Fig. 2. Contour of the 15% ASI SIC threshold and the pseudo-ice edge overlaid on the original MODIS band 2 (a) and the ASI concentration product (b). This region is the subset of scene 2. Yellow circles highlight regions A and B where representative types of gaps occur.

Comparison of ASI and MODIS ice concentration (SIC ASI -S I C MODIS) at the pseudo-ASPeCt observation points

The correlation of SIC_ASI vs SICMODIS ice concentrations at pseudo-ASPeCt points in each scene is illustrated by the scatter plots in Figure 3. Because all the SIC_ASI and SICMODIS values were collected at sea-ice edges, the points were clustered near the bottom left-hand corner of the plots with low ice concentrations. Many dots have a zero SIC_ASI but a non-zero SICMODIS value, thereby aligning on the left-hand side border of the scatter plot. A large number of these dots will reduce the strength of the correlations, as confirmed by their low R² values (R²˂0.2). The test results, however, showed that the correlation coefficients were significantly different from zero, indicating low but significant linear relationships (Table 1).

Fig. 3. Sea-ice concentrations from SIC_ASI vs SIC_MODIS at pseudo-ASPeCt observation points in four scenes. The solid black line represents the best linear fit of the data and the dashed line represents a 1 : 1 relationship.

The bias (SIC_ASI-SIC_MODIS) and RMSE values for each scene are summarized in Table 1 . Three of the four scenes had a negative bias, ranging from -15.1% to -12.3%, whereas the fourth scene had a bias close to zero. The average bias for all the sample points was negative, indicating a general underestimation by the AMSR-E ASI products at the sea-ice edges.

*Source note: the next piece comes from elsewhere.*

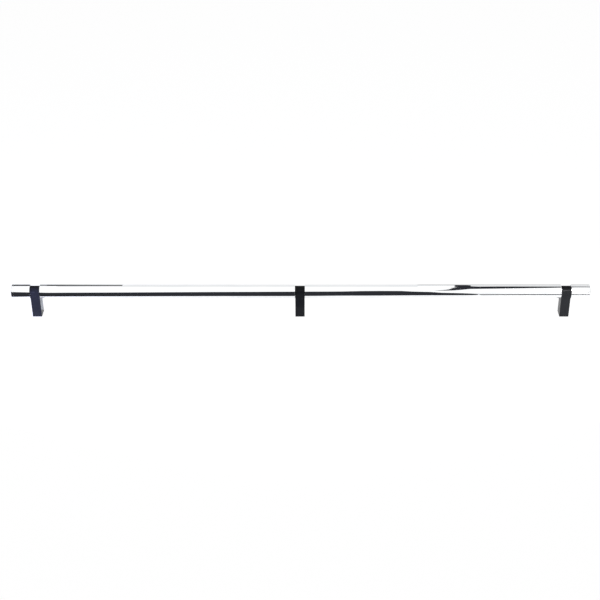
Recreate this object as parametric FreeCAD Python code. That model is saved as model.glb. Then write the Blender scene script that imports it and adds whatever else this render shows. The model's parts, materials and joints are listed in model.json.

All the RMSE values were between 19% and 31%, with an average of 27.7%. These values were compared with previous studies, as discussed below.

Comparison of ASI and MODIS ice concentrations (SIC ASI -SIC MODIS) along transects

To illustrate the concentration differences in the ice cover along the ice edge, eight transects across the pseudo-ASPeCt observation points were derived from the four scenes (Fig. 4). The order of the starting point, end point and pseudo-ASPeCt point was labeled. All the transects start from the ice interior, pass the ice edges of the pseudo-ASPeCt points and reach 100% open water. Some transects had relatively sharp and compact ice edges (e.g. 2005a), others had more uncertain and gradual edges (e.g. 2009b), and others had obvious low-concentration segments in the interior ice region (e.g. 2004b and 2005b). The R² values of a sion between SIC_ASI vs SIC_MODIS along the transects ranged d between 0.69 and 0.96 and were therefore much higher than the values observed at the pseudo-ASPeCt points along the ice edge. Clearly, strong agreement exists between SIC_ASI and SIC_MODIS in the inner dense ice zones and in the open sea areas, whereas the differences in the transition zones were larger, with generally higher SICMODIS values This underestimation of SIC_ASI in the marginal zone is consistent with our results (Fig. 3).

Fig. 4. Sea-ice concentrations from SIC_ASI vs SIC_MODIS along eight transects. The x-axis units are pixels. The vertical dashed lines represent the location of the pseudo-ASPeCt observation points, and the horizontal dotted and dashed lines show the 1 5% passive microwave concentration.

The vertical dashed lines in Figure 4 represent the locations of the ice edge as observed from the pseudo-ASPeCt points, and the horizontal dotted and dashed lines represent the 15% ice concentration threshold. At the locations of the ice edge, only the SIC_ASI in 2004a achieved a 15% threshold, whereas all the others were below 15%. However, the comparisons in Table 1 show a higher mean SIC_ASI over 15% in scene 4 in 2010. This inconsistency suggests that the small number of ship-based observations at the ice edge cannot accurately represent the overall ice-edge line. Combining the transect analysis with robust statistics based on a large number of points generated from our proposed method provides a full understanding of the data quality. The distance between a pseudo-ASPeCt point and the northernmost SIC_ASI pixel with at least a 15% SIC were all between zero and three pixels wide, with an average of 1.625 pixels (-10 km). These values are in good agreement with our observations (Fig. 2).

Separating the data into summer (scenes 1, 2 and 3) and winter (scene 4) highlights the underestimation of SIC_ASI in summer: many more red points lie above the diagonal than below it (Fig. 5). In contrast, the blue points are distributed more evenly around the diagonal and do not have a large bias. The overall R² values were 0.82 and 0.81 in summer and winter, respectively. Figure 5 also revealed that the majority of points were clustered in the top right-hand and bottom left-hand corners, i.e. located in the ice interior and in 100% open water, respectively. Only a small portion of the points had moderate ice concentrations and most were scattered far from the regression lines. This suggests that the high correlation coefficient values were mainly attributable to the major corner points, and the small number of ice edge points prohibited further conclusions being drawn from this transect analysis.

Fig. 5. Scatter plot of SIC_ASI vs SIC_MODIS from all ASI pixels in eight transects.